A few months ago, Bob Cesca offered an interesting article entitled Debunking the Top 10 Most Egregious Republican Lies. It was a litany of the same, tired nonsense viewed from a multitude of sources on almost any given day. It’s an excellent summary and well-worth a read.
The list itself:
10) Obama Doubled the Deficit.
9) Man-Made Climate Change Is a Hoax.
8) Cold Weather Disproves Climate Change
7) Tax Cuts Do More to Stimulate The Economy Than Food Stamps and Unemployment Benefits.
6) Cars Kill a Lot of People and No One Wants to Ban Them Like Guns!

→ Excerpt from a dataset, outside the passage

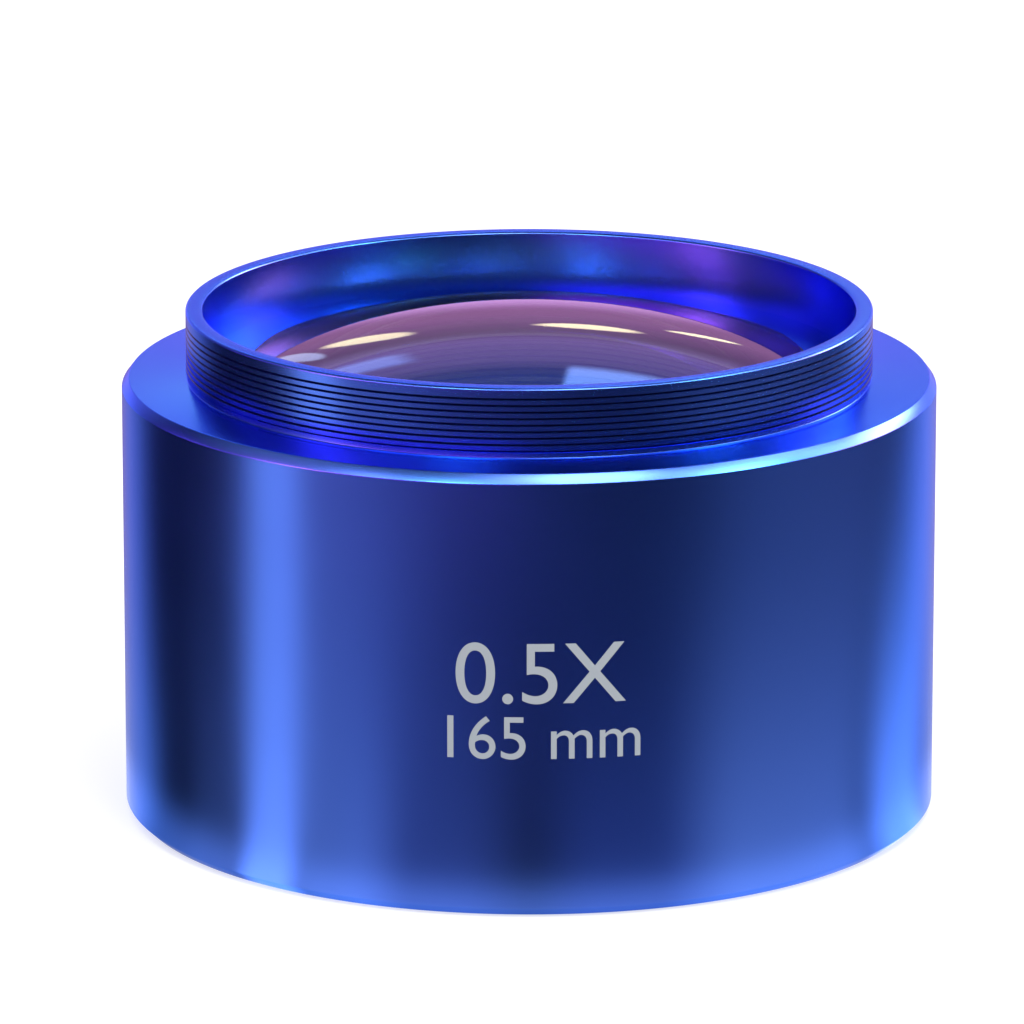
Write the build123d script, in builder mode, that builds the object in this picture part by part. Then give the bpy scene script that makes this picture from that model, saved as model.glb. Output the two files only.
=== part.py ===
from build123d import *
import os
from math import sqrt

# Auxiliary barlow lens for a stereo microscope, in millimetres.
# +Z runs along the optical axis towards the microscope. The origin is the centre of the foot face.
# A turned housing screws into the microscope by its nose. A cemented pair of lens elements goes in from
# below: the upper one rises through the opening of a ledge inside the nose, the wider lower one seats
# under it, and a slotted ring holds them there. The long bore below the ring is the lens's shade.

# Nose of the housing: the mounting thread's crest outside, and a straight well inside from the rim down to
# the ledge that the lens rises through
thread_diameter = 48.0
nose_length = 4.85
rim_width = 1.20
rim_bevel = 0.12
ledge_depth = 4.10
ledge_width = 3.20

# Body of the housing, below the shoulder that the nose stands on
shoulder_width = 4.50
body_height = 30.95
shoulder_bevel_width = 0.50
shoulder_bevel_height = 0.65
foot_bevel_width = 0.70
foot_bevel_height = 0.65

# Lens elements. The top face bulges up to just under the rim, and the lower face is hollow.
crown_depth = 0.63
top_face_radius = 61.3
cemented_face_radius = 295.0
hollow_face_radius = 32.8
upper_edge_height = 2.45
lower_thickness = 2.6
seat_width = 1.90
lens_foot_width = 3.10
lens_bevel = 0.30
cement_film = 0.02
lens_clearance = 0.05

# Retaining ring under the lens, and the threaded stretch of the bore that it screws into
ring_thickness = 3.0
ring_bearing = 2.60
ring_step = 0.95
ring_bevel = 0.30
ring_mouth_bevel = 0.80
ring_thread_clearance = 0.05
thread_relief = 0.60
thread_run = 2.50
slot_count = 2
slot_width = 2.20
slot_depth = 1.30

# Shade bore below the ring
shade_step = 1.50
shade_bevel = 0.80


def sag(sphere_radius, distance):
    """Depth of a spherical face at a distance from the optical axis."""
    return sphere_radius - sqrt(sphere_radius**2 - distance**2)


# Radii of the nose and body, from the thread
thread_radius = thread_diameter / 2
body_radius = thread_radius + shoulder_width
mouth_radius = thread_radius - rim_width
opening_radius = mouth_radius - ledge_width

# Radii of the lens cell, from the ledge's opening outwards
upper_radius = opening_radius - lens_clearance
lens_radius = opening_radius + seat_width
hollow_edge_radius = lens_radius - lens_foot_width
ring_inner_radius = lens_radius - ring_bearing
pocket_radius = lens_radius + lens_clearance
ring_bore_radius = pocket_radius + ring_step
ring_outer_radius = ring_bore_radius - ring_thread_clearance
shade_radius = ring_bore_radius + shade_step

# Heights, from the rim downwards
rim_z = body_height + nose_length
ledge_z = rim_z - ledge_depth
apex_z = rim_z - crown_depth
upper_edge_z = apex_z - sag(top_face_radius, upper_radius)
upper_foot_z = upper_edge_z - upper_edge_height
cemented_z = upper_foot_z + sag(cemented_face_radius, upper_radius)
lower_top_z = cemented_z - cement_film
seat_z = lower_top_z - sag(cemented_face_radius, opening_radius)
lower_edge_z = lower_top_z - sag(cemented_face_radius, lens_radius)
hollow_z = lower_top_z - lower_thickness
lens_foot_z = hollow_z - sag(hollow_face_radius, hollow_edge_radius)
ring_bore_z = lens_foot_z + thread_relief
ring_foot_z = lens_foot_z - ring_thickness
thread_end_z = ring_foot_z - thread_run

# One-piece housing, turned from bar: its half section spun about the optical axis
with BuildPart() as housing:
    with BuildSketch(Plane.XZ):
        with BuildLine():
            Polyline(
                (shade_radius, 0),
                (body_radius - foot_bevel_width, 0),
                (body_radius, foot_bevel_height),
                (body_radius, body_height - shoulder_bevel_height),
                (body_radius - shoulder_bevel_width, body_height),
                (thread_radius, body_height),
                (thread_radius, rim_z),
                (mouth_radius, rim_z),
                (mouth_radius, ledge_z),
                (opening_radius, ledge_z),
                (opening_radius, seat_z),
                (pocket_radius, seat_z),
                (pocket_radius, ring_bore_z),
                (ring_bore_radius, ring_bore_z),
                (ring_bore_radius, thread_end_z),
                (shade_radius, thread_end_z),
                close=True,
            )
        make_face()
    revolve(axis=Axis.Z)
    rims = housing.faces().filter_by(Axis.Z).sort_by(Axis.Z)
    chamfer(rims[-1].edges(), length=rim_bevel)
    shade_mouth = rims[0].edges().sort_by(SortBy.LENGTH)[0]
    chamfer(shade_mouth, length=shade_bevel)
housing.part.label = "housing"

# Upper lens element: dense glass, bulging on top and almost flat below, with ground edge bevels
with BuildPart() as upper_element:
    with BuildSketch(Plane.XZ):
        with BuildLine():
            top_face = RadiusArc(
                (0, apex_z),
                (upper_radius, upper_edge_z),
                top_face_radius,
            )
            lower_face = RadiusArc(
                (0, cemented_z),
                (upper_radius, upper_foot_z),
                cemented_face_radius,
            )
            Line(top_face @ 1, lower_face @ 1)
            Line(lower_face @ 0, top_face @ 0)
        make_face()
    revolve(axis=Axis.Z)
    chamfer(upper_element.edges().filter_by(lambda edge: edge.is_closed), length=lens_bevel)
upper_element.part.label = "upper_element"

# Lower lens element: light glass, cemented under the upper one and wider than it, so that its rim seats
# under the ledge. It has a deep hollow and a flat foot.
with BuildPart() as lower_element:
    with BuildSketch(Plane.XZ):
        with BuildLine():
            joined_face = RadiusArc(
                (0, lower_top_z),
                (lens_radius, lower_edge_z),
                cemented_face_radius,
            )
            hollow_face = RadiusArc(
                (0, hollow_z),
                (hollow_edge_radius, lens_foot_z),
                hollow_face_radius,
            )
            Polyline(joined_face @ 1, (lens_radius, lens_foot_z), hollow_face @ 1)
            Line(hollow_face @ 0, joined_face @ 0)
        make_face()
    revolve(axis=Axis.Z)
    ground_edges = lower_element.edges().filter_by(lambda edge: edge.is_closed)
    chamfer(ground_edges.group_by(SortBy.LENGTH)[-1], length=lens_bevel)
lower_element.part.label = "lower_element"

# Retaining ring: screwed up against the lens's foot, with slots across its lower face for a spanner
with BuildPart() as retaining_ring:
    with BuildSketch(Plane.XY.offset(ring_foot_z)):
        Circle(ring_outer_radius)
        Circle(ring_inner_radius, mode=Mode.SUBTRACT)
    extrude(amount=ring_thickness)
    lower_edges = retaining_ring.faces().sort_by(Axis.Z)[0].edges().sort_by(SortBy.LENGTH)
    chamfer(lower_edges[0], length=ring_mouth_bevel)
    chamfer(lower_edges[-1], length=ring_bevel)
    with BuildSketch(Plane.XY.offset(ring_foot_z)):
        with PolarLocations((ring_inner_radius + ring_outer_radius) / 2, slot_count):
            Rectangle(2 * (ring_outer_radius - ring_inner_radius), slot_width)
    extrude(amount=slot_depth, mode=Mode.SUBTRACT)
retaining_ring.part.label = "retaining_ring"

os.makedirs("parts", exist_ok=True)
export_step(housing.part, "parts/housing.step")
export_step(upper_element.part, "parts/upper_element.step")
export_step(lower_element.part, "parts/lower_element.step")
export_step(retaining_ring.part, "parts/retaining_ring.step")
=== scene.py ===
import math

import bpy
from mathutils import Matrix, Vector


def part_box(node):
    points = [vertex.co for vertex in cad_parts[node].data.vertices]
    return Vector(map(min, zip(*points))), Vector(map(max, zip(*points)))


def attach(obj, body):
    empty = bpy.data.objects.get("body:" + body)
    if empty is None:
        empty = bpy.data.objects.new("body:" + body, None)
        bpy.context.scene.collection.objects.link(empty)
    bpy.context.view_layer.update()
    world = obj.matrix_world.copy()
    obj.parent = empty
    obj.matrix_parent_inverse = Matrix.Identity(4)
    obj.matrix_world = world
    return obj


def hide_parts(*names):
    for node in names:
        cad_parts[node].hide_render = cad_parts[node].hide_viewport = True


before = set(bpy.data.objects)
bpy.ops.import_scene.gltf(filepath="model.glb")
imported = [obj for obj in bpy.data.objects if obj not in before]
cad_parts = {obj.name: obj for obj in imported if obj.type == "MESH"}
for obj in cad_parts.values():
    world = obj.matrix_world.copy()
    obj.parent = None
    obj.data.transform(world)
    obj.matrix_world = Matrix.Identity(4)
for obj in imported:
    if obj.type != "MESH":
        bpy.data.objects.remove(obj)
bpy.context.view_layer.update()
mm = 0.001

# Camera: a long lens at the photograph's distance, a little above the shoulder and square to the marked
# front. It stands apart from the object and belongs to the picture only.
camera = bpy.data.objects.new("camera", bpy.data.cameras.new("camera"))
bpy.context.scene.collection.objects.link(camera)
camera.data.sensor_width = 36
camera.data.lens = 308.175
camera.data.clip_start = 0.05
camera.location = Vector((-0.1426, -595.4233, 178.5597)) * mm
aim = Vector((-1.1992, 0, 20.8911)) * mm
camera.rotation_euler = (aim - camera.location).to_track_quat("-Z", "Y").to_euler()
bpy.context.scene.camera = camera
bpy.context.scene.view_settings.view_transform = "Standard"


# Housing: one piece turned from aluminium bar, its edges broken, then anodised bright blue all over.
# The nose carries the mounting thread outside and a straight well inside, with a ledge at its bottom that
# the lens rises through. Below it the bore is painted black, threaded for the ring and finely grooved.
def draw_section(name, points):
    """A new mesh with a turned section's closed outline. A point is radius, height and edge rounding."""
    bpy.ops.object.select_all(action="DESELECT")
    bpy.ops.mesh.primitive_plane_add(size=mm)
    piece = bpy.context.object
    piece.name = piece.data.name = name
    bpy.ops.object.mode_set(mode="EDIT")
    bpy.ops.mesh.merge(type="CENTER")
    place = Vector((0, 0, 0))
    for radius, height, _ in points[:1]:
        place = Vector((radius, 0, height))
        bpy.ops.transform.translate(value=place)
    for radius, height, _ in points[1:] + points[:1]:
        step = Vector((radius, 0, height)) - place
        bpy.ops.mesh.extrude_region_move(TRANSFORM_OT_translate={"value": step})
        place = place + step
    bpy.ops.mesh.select_all(action="SELECT")
    bpy.ops.mesh.remove_doubles(threshold=0.001 * mm)
    for rounding in sorted({p[2] for p in points if p[2]}):
        bpy.ops.mesh.select_all(action="DESELECT")
        bpy.ops.object.mode_set(mode="OBJECT")
        corners = [Vector((p[0], 0, p[1])) for p in points if p[2] == rounding]
        for v in piece.data.vertices:
            v.select = any((v.co - corner).length < 0.002 * mm for corner in corners)
        bpy.ops.object.mode_set(mode="EDIT")
        bpy.ops.mesh.bevel(offset=rounding, segments=3, affect="VERTICES")
    bpy.ops.object.mode_set(mode="OBJECT")
    return piece


def turn(piece, steps=360):
    """Spins a drawn section about the optical axis, as a lathe would cut it."""
    bpy.ops.object.mode_set(mode="EDIT")
    bpy.ops.mesh.select_all(action="SELECT")
    bpy.ops.mesh.spin(steps=steps, angle=2 * math.pi, center=(0, 0, 0), axis=(0, 0, 1))
    bpy.ops.mesh.select_all(action="SELECT")
    bpy.ops.mesh.remove_doubles(threshold=0.001 * mm)
    bpy.ops.mesh.normals_make_consistent(inside=False)
    bpy.ops.object.mode_set(mode="OBJECT")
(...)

5) The Affordable Care Act Covers Abortion-Inducing Emergency Contraception.
4) Obamaphones!
3) It's Safer to Have a Gun in the House, or a Concealed Weapon on Your Person.
2) Exhaling Releases "Dangerous" CO2.
1) Voter Fraud Is a Serious Issue That Requires Strict New Voter ID Laws.
For each of the items on this less-than-honorable scoreboard, Cesca offers a solid refutation—the kind with facts and everything!—providing the public with yet another fact-based foundation demonstrating the startling lack of character and decency foisted on the public by those with interests and motivations not even close to representing the best interests of the public.
Unfortunately, that effort, like most others—this one, too—will fall on the deaf ears of those most in need of truth. Psychological studies simply confirm what is evident just by peeking in to any political debate: facts don’t matter nearly as much as they should.
How long does this last without inflicting permanent and irreversible damage on democracy and any reasonable hopes for a peaceful and prosperous future for us all?
Why are we even approaching that point? What exactly did happen to the public good, and elected officials actually working on behalf of the nation’s best interests—which more often than not required compromise and mutual respect?
Is anyone on the Right paying attention to what happens as the nonsense and the misleading messages play themselves out? Try as they might to ignore this critical factor, it’s inevitable: ideology enacted has benefits as well as consequences. It may be preferable to focus on the former, but the latter carries the potential for much greater and enduring impact.
That’s not really a good thing.
The strategy of hammering home the same messages is certainly a successful one. But shouldn’t the standards be a bit more stringent … perhaps requiring honesty and integrity, for starters? Should that consideration be on anyone’s list of ideals, or shouldn’t we be at a point now where honest exchanges of information directed to problem-solving is Motivation # 1?
Why isn’t it? What’s to be gained by repeating lies to the public beyond scoring political points? If cheating in any venue is the only way to “win”, what kind of victory is it, and what kind of person seeks that out as the measure of success?
Can’t we be better than this? What’s the answer when our children ask that question of us when they bear the burdens of polarization, misrepresentations, and political extremism?
What kind of a nation and what opportunities for collective well-being should we leave to them? Who thinks that the current trends of deceit, blind opposition, disrespect, and obstruction are going to lead to anything other than the only consequences those tactics are capable of producing?
Shouldn’t we consider that more carefully?